On the other hand, the FBM KLCI's adjusted earnings for extraordinary and non-recurring items may also arise to 4.3% for q-o-q basis and 1.1% for y-o-y performance.

Among the FBM KLCI's high-weighted sectors such as banking, utility, telecommunication, oil and gas (O&G) as well as plantation, MIDF Research anticipates positive on-year adjusted earnings growth performance for banking, plantation and O&G in 4QCY16.

Meanwhile, the aggregate adjusted earnings of utility and telecommunication constituents are expected to report sizable decline in the on-year growth.

On banking sector, the positive y-o-y growth of banks' earning in 4QCY16 would be driven by the tight control of operating expenditure and lower provisions due to bulk of impairment done in the first half of calendar year 2016 (1HCY16) and on possible writebacks on some of the performing loans accounts that was rescheduled and restructured either last year or at the start of CY16.

"We could also see better recoveries. Our top pick is CIMB Group Holdings Bhd with a target price of RM5.90 as its asset quality remains solid and improving, operational income is expected to continue to grow and cost to be rationalised further," the research house said.

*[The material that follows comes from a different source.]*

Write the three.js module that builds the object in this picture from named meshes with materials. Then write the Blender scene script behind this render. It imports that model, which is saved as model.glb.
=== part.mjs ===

In terms of utility sector, the sequential earnings growth is largely driven by solid growth in demand, which mainly comes from the commercial and consumer sectors despite a slight decline from the industrial segment; stable average tariffs; and lower liquefied natural gas uptake as Tenaga Nasional Bhd (TNB) managed to squeeze out an additional contribution from coal, MIDF said.

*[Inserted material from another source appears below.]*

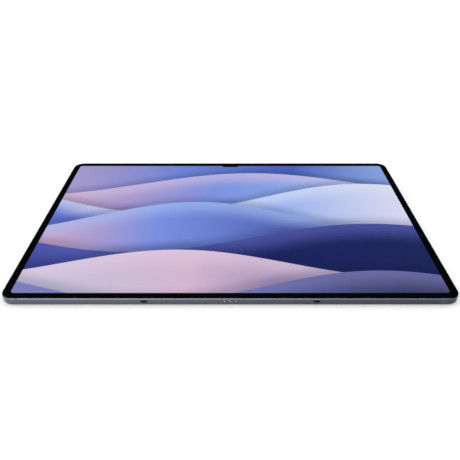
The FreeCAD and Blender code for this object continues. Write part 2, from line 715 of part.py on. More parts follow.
def dock():
    """Three keyboard contacts in the lower long side, held by one insulator."""
    pin_y = dock_inset - half_d
    centres = (-dock_pitch, 0, dock_pitch)
    bar = block((-7, 7), (-inner_y, -inner_y + 1.2), (1.2, 3.8))
    sleeves = [rod((x, -half_d + 0.1, side_z), Y_AXIS, dock_hole_r - 0.05, wall) for x in centres]
    bores = [rod((x, -half_d - 1, side_z), Y_AXIS, dock_pin_r, 10) for x in centres]
    save("dock_insulator", joined(bar, *sleeves).cut(bores))
    pins = []
    for x in centres:
        pin = rod((x, pin_y, side_z), Y_AXIS, dock_pin_r - 0.02, wall + 1.2)
        pins.append(pin.makeFillet(0.12, edges_in_plane(pin, "Y", pin_y)))
    save("dock_contacts", *pins)


def housing_magnets():
    """Magnets that hold a cover along the lower side, and those that hold the stylus over its strip."""
    cover_places = [side * x for side in (-1, 1) for x in (28, 90, 116)]
    cover = [brick(x, 1.5 - inner_y, 18, 2.4, 0.8, 3.0) for x in cover_places]
    holding = [brick(x, camera_line_y, 14, 5, floor_t + 0.32, floor_t + 1.6) for x in pen_magnet_x]
    save("housing_magnets", *cover, *holding)


# ---- stylus -------------------------------------------------------------------------------------------


def pen_rod(x0, x1, radius):
    """Rod on the stylus's axis."""
    return rod((x0, camera_line_y, pen_axis_z), X_AXIS, radius, x1 - x0)


def above_flat():
    """The space the stylus gives up for its flat side, which faces the tablet's back."""
    return brick(pen_middle_x, camera_line_y, pen_len + 50, 20, pen_axis_z + pen_flat, 5)


def stylus_barrel():
    """Tube with a seam at each end and a slot for the button."""
    barrel = pen_rod(cone_x, cap_x, pen_r)
    ends = edges_in_plane(barrel, "X", cone_x) + edges_in_plane(barrel, "X", cap_x)
    barrel = barrel.makeChamfer(seam, ends)
    barrel = barrel.cut([pen_rod(cone_x - 1, cap_x + 1, pen_r - pen_wall), above_flat()])
    under = (button_x, camera_line_y, pen_axis_z - 6)
    save("stylus_barrel", barrel.cut(stadium(under, X_AXIS, Z_AXIS, button_len, button_w, 5)))


def stylus_end_cap():
    """Rounded cap with a plug that goes into the tube."""
    cap = pen_rod(cap_x, pen_tail_x, pen_r)
    cap = cap.makeFillet(2.0, edges_in_plane(cap, "X", pen_tail_x))
    cap = cap.makeChamfer(seam, edges_in_plane(cap, "X", cap_x)).cut(above_flat())
    save("stylus_end_cap", joined(cap, pen_rod(cap_x - 5, cap_x, pen_r - pen_wall - 0.1)))


def stylus_cone():
    """Nose that narrows along a gentle curve, sampled at even steps, with a bore for the nib."""
    steps = 8
    narrow_r, bore_r, core_r, core_len = 1.3, 0.8, 1.6, 8
    nose = [(cone_x, 0), (cone_x, pen_r - seam), (cone_x - seam, pen_r)]
    for i in range(1, steps + 1):
        share = i / steps
        nose.append((cone_x - share * cone_len, narrow_r + (pen_r - narrow_r) * (1 - share**1.6)))
    cone = turned(nose + [(cone_end_x, 0)], pen_axis_z, camera_line_y)
    cone = cone.cut([above_flat(), pen_rod(cone_end_x - 1, cone_x + 1, bore_r)])
    core_end_x = cone_x - core_len
    core = [(cone_x, 0), (cone_x, pen_r - pen_wall - 0.1), (core_end_x, core_r), (core_end_x, 0)]
    save("stylus_cone", cone.cut(turned(core, pen_axis_z, camera_line_y)))


def stylus_button():
    """Button with its flange inside the tube."""
    proud, gap = 0.2, 0.15
    start = (button_x, camera_line_y, pen_axis_z - pen_r - proud)
    cap = stadium(start, X_AXIS, Z_AXIS, button_len - 2 * gap, button_w - 2 * gap, pen_r + proud - 2.4)
    cap = cap.common(pen_rod(button_x - button_len, button_x + button_len, pen_r + 0.12))
    flange_start = (button_x, camera_line_y, pen_axis_z - 2.7)
    flange = stadium(flange_start, X_AXIS, Z_AXIS, button_len + 0.7, button_w + 0.5, 0.35)
    save("stylus_button", joined(cap, flange))


def stylus_insides():
    """Nib, the coil on its ferrite core, the board, the energy store and the magnets under the flat side."""
    tip = pen_rod(pen_tip_x, cone_x + 13, 0.7)
    save("stylus_nib", tip.makeFillet(0.6, edges_in_plane(tip, "X", pen_tip_x)))
    ferrite_x, ferrite_r, coil_r, nib_clear_r = cone_x + 0.5, 1.9, 2.8, 0.85
    nib_room = pen_rod(cone_x, cone_x + 11, nib_clear_r)
    ferrite = pen_rod(ferrite_x, ferrite_x + 10, ferrite_r).cut(nib_room)
    coil = pen_rod(ferrite_x + 1, ferrite_x + 9, coil_r).cut(pen_rod(cone_x, cone_x + 11, ferrite_r))
    board = brick(-46, camera_line_y, 54, 4.6, pen_axis_z + 0.2, pen_axis_z + 0.8)
    store = pen_rod(-17, 3, 2.0)
    save("stylus_electronics", ferrite, coil, board, store)
    low, high = pen_axis_z + 1.2, pen_axis_z + 2.8
    save("stylus_magnets", *[brick(x, camera_line_y, 12, 3.0, low, high) for x in pen_magnet_x])


# ---- build --------------------------------------------------------------------------------------------

os.makedirs("parts", exist_ok=True)
for build in (
    rear_housing,
    antenna_breaks,
    stylus_strip,
    cover_glass,
    glass_border,
    display_adhesive,
    display_layers,
    display_driver_board,
    fingerprint_sensor,
    front_camera,
    battery,
    main_board,
    sub_board,
    usb_socket,
    board_link_flex,
    vibration_motor,
    screws,
    speakers,
    microphones,
    antenna_modules,
    camera_trim,
    main_camera,
    wide_camera,
    flash,
    keys,
    side_seals,
    key_switches,
    card_tray,
    card_reader,
    ejector,
    dock,
    housing_magnets,
    stylus_barrel,
    stylus_end_cap,
    stylus_cone,
    stylus_button,
    stylus_insides,
):
    build()
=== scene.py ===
import math

import bpy
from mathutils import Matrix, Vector


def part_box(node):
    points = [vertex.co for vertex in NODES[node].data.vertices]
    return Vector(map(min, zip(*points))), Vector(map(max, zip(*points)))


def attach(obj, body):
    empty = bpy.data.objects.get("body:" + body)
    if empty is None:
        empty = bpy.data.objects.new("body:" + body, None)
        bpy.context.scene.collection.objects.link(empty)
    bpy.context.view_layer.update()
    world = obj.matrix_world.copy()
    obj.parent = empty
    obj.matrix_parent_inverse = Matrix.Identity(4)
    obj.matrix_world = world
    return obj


# A slate-grey tablet computer with its picture lit, lying on its stylus on a white floor. The CAD pieces
# carry procedural materials, and the small things the CAD leaves out are added here. Metres, in the
# frame's own axes; the materials measure in millimetres.

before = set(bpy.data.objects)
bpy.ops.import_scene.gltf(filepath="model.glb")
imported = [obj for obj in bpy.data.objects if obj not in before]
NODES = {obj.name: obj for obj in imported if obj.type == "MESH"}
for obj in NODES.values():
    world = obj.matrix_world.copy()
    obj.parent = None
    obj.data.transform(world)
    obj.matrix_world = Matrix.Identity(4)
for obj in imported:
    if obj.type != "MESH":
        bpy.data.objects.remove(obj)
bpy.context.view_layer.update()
MM = 0.001

# ---- node helpers -------------------------------------------------------------------------------------


def linear(r, g, b):
    """Screen colour, 0 to 255, as linear light."""
    out = []
    for c in (r / 255, g / 255, b / 255):
        out.append(c / 12.92 if c <= 0.04045 else ((c + 0.055) / 1.055) ** 2.4)
    return (*out, 1)


class Value:
    """A node socket that does arithmetic by adding nodes."""

    def __init__(self, tree, socket):
        self.tree, self.socket = tree, socket

    def _math(self, operation, *others):
        node = self.tree.nodes.new("ShaderNodeMath")
        node.operation = operation
        for slot, item in zip(node.inputs, (self, *others)):
            if isinstance(item, Value):
                self.tree.links.new(item.socket, slot)
            else:
                slot.default_value = item
        return Value(self.tree, node.outputs[0])

    def __add__(self, other):
        return self._math("ADD", other)

    def __sub__(self, other):
        return self._math("SUBTRACT", other)

    def __mul__(self, other):
        return self._math("MULTIPLY", other)

    def __truediv__(self, other):
        return self._math("DIVIDE", other)

    def power(self, exponent):
        return self._math("POWER", exponent)

    def least(self, other):
        return self._math("MINIMUM", other)

    def most(self, other):
        return self._math("MAXIMUM", other)

    def absolute(self):
        return self._math("ABSOLUTE")

    def ripples(self, pitch):
        """Sine wave from -1 to 1 that repeats at this pitch."""
        return (self * (2 * math.pi / pitch))._math("SINE")

    def fade(self, start, end, low=0.0, high=1.0):
        """Smooth step from low, where the value is start, to high, where it is end."""
        node = self.tree.nodes.new("ShaderNodeMapRange")
        node.interpolation_type = "SMOOTHSTEP"
        self.tree.links.new(self.socket, node.inputs["Value"])
        for name, number in (("From Min", start), ("From Max", end), ("To Min", low), ("To Max", high)):
            node.inputs[name].default_value = number
        return Value(self.tree, node.outputs["Result"])


class Colour:
    """A colour socket, or a plain colour, that other colours can be laid over."""

    def __init__(self, tree, source):
        self.tree, self.source = tree, source

    def over(self, colour, weight):
        node = self.tree.nodes.new("ShaderNodeMix")
        node.data_type = "RGBA"
        factor, a, b = node.inputs[0], node.inputs[6], node.inputs[7]
        plug(self.tree, factor, weight)
        plug(self.tree, a, self)
        plug(self.tree, b, colour)
        return Colour(self.tree, node.outputs[2])


def plug(tree, slot, item):
    """Links or sets an input from a Value, a Colour or a plain number or colour."""
    if isinstance(item, Colour):
        item = item.source
    if isinstance(item, Value):
        item = item.socket
    if isinstance(item, bpy.types.NodeSocket):
        tree.links.new(item, slot)
    else:
        slot.default_value = item


def ramp(tree, value, stops):
    """Colour ramp through (position, colour) stops."""
    node = tree.nodes.new("ShaderNodeValToRGB")
    elements = node.color_ramp.elements
    while len(elements) < len(stops):
        elements.new(0.5)
    for element, (place, colour) in zip(elements, stops):
        element.position = place
        element.color = colour
    tree.links.new(value.socket, node.inputs[0])
    return Colour(tree, node.outputs[0])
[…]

"We maintain our buy call on TNB with unchanged target price of RM16.80," it said.

For O&G sector, MIDF said: "We are expecting the three oil and gas constituent stocks to register a year-over-year growth in 4QCY16.

"We are expecting Petronas Dagangan Bhd's earnings to nearly double in 4QCY16 from a year earlier as the previous preceding quarter experienced low average selling prices in relation to the cost of sales," it said.

MIDF Research also expects the higher plant utilisation rate for Petronas Chemicals Group Bhd in 4QCY16 to provide higher earnings compared with 4QCY15.

As for Petronas Gas Bhd, higher take-up rate along with higher demand is expected to buoy earnings in 4QCY16 into FY17.

In addition, the expected decline in telecommunication is mainly attributed to the expected decline in Axiata Group Bhd's earnings.

"This is mainly brought about by our concern on Celcom's outlook. Intense price competition is expected to lead to further erosion in average revenue per user (ARPU)," said the report.

On plantation sector, it is likely to result in better earnings for plantation companies both q-o-q and y-o-y due to the 4QCY16 average crude price oil (CPO) price of RM2,935/mt, which was higher by 13% q-o-q and 36% y-o-y.

Although production declined y-o-y due to the lagged impact of strong El Nino, the sensitivity of earnings to CPO price is usually higher than fresh fruit bunch production.

"Our top pick is KLK (Kuala Lumpur Kepong Bhd) with the target price of RM29.25 as it is expected to benefit significantly from high CPO price as 64% of earnings contribution came from upstream plantation division," said MIDF Research.